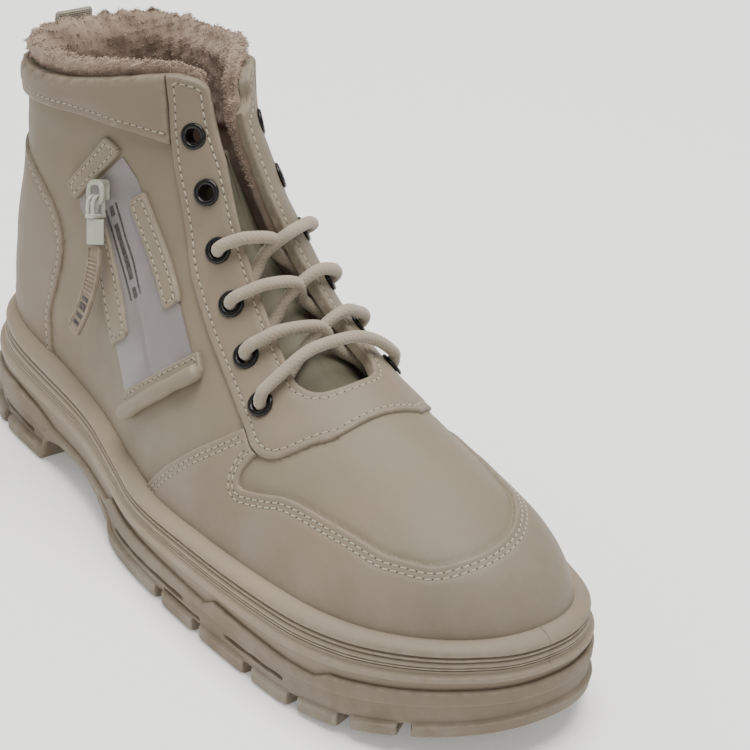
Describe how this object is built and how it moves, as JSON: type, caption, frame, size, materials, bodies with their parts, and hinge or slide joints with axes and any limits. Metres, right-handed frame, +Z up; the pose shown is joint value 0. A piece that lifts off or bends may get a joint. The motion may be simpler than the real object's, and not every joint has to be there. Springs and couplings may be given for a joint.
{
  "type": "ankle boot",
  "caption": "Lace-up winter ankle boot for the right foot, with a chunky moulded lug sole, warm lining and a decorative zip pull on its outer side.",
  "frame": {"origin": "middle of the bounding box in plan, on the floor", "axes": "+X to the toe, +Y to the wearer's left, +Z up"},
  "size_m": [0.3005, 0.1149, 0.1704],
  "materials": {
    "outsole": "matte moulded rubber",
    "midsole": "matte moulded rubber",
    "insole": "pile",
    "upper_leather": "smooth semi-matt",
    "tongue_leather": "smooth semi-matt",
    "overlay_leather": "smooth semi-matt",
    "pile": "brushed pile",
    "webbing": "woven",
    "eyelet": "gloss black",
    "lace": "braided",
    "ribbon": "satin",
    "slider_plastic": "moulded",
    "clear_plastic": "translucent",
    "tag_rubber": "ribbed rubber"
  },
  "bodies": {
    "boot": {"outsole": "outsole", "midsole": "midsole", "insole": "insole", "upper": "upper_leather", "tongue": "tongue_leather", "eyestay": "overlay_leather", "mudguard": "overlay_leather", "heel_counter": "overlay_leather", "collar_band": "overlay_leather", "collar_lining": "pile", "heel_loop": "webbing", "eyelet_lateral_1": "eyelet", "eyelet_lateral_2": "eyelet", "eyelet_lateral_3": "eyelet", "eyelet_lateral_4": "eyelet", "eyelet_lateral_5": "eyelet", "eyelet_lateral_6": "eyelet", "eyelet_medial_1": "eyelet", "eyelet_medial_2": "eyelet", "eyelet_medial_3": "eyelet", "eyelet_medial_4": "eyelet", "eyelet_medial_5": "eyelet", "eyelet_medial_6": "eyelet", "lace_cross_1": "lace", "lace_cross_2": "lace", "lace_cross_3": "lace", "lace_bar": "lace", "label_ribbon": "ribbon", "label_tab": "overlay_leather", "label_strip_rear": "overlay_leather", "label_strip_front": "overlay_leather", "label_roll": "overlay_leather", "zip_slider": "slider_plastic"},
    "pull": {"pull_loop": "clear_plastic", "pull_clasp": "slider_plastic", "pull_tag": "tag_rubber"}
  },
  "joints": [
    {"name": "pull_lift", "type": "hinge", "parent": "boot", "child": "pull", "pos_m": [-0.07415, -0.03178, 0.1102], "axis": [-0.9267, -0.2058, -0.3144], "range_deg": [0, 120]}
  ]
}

------

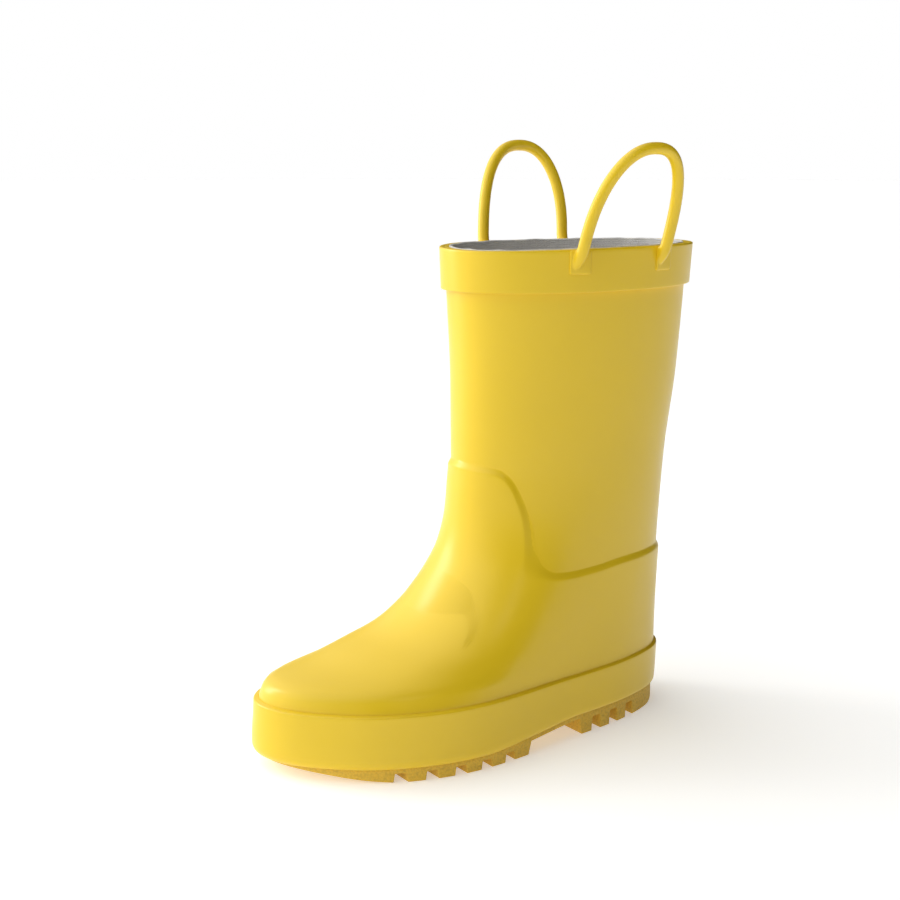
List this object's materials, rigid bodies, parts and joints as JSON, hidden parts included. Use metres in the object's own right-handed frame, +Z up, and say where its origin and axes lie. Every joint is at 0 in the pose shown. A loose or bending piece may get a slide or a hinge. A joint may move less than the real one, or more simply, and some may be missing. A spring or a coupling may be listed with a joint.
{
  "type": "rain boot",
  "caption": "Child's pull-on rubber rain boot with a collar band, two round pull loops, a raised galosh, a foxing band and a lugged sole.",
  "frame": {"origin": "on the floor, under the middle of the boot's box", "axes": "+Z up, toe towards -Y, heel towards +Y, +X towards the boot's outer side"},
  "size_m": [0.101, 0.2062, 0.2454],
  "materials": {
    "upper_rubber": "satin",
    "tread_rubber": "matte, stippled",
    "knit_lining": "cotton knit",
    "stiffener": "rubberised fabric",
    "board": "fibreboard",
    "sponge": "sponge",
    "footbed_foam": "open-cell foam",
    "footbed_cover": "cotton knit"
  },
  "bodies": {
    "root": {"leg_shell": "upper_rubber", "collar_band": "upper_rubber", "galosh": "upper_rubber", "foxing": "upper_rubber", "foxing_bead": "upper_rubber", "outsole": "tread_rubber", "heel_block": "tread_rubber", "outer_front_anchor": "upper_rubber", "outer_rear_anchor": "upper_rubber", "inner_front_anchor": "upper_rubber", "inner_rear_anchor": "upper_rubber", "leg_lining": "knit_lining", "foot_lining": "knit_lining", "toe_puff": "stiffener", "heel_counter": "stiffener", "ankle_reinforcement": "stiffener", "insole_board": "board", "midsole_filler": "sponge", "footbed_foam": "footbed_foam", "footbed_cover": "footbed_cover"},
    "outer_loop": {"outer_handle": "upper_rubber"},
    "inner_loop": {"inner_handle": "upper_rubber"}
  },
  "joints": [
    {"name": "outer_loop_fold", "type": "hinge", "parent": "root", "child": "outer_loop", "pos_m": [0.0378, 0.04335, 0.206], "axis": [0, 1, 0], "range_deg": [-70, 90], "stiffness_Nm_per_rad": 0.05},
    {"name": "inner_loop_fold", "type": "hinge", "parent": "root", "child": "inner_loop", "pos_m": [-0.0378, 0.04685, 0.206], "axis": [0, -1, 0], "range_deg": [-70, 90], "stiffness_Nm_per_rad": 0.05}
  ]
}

------

What the exercise asks: From the listing above, collect each line in which the string "pose" appears.

Finished answer:
Describe how this object is built and how it moves, as JSON: type, caption, frame, size, materials, bodies with their parts, and hinge or slide joints with axes and any limits. Metres, right-handed frame, +Z up; the pose shown is joint value 0. A piece that lifts off or bends may get a joint. The motion may be simpler than the real object's, and not every joint has to be there. Springs and couplings may be given for a joint.
List this object's materials, rigid bodies, parts and joints as JSON, hidden parts included. Use metres in the object's own right-handed frame, +Z up, and say where its origin and axes lie. Every joint is at 0 in the pose shown. A loose or bending piece may get a slide or a hinge. A joint may move less than the real one, or more simply, and some may be missing. A spring or a coupling may be listed with a joint.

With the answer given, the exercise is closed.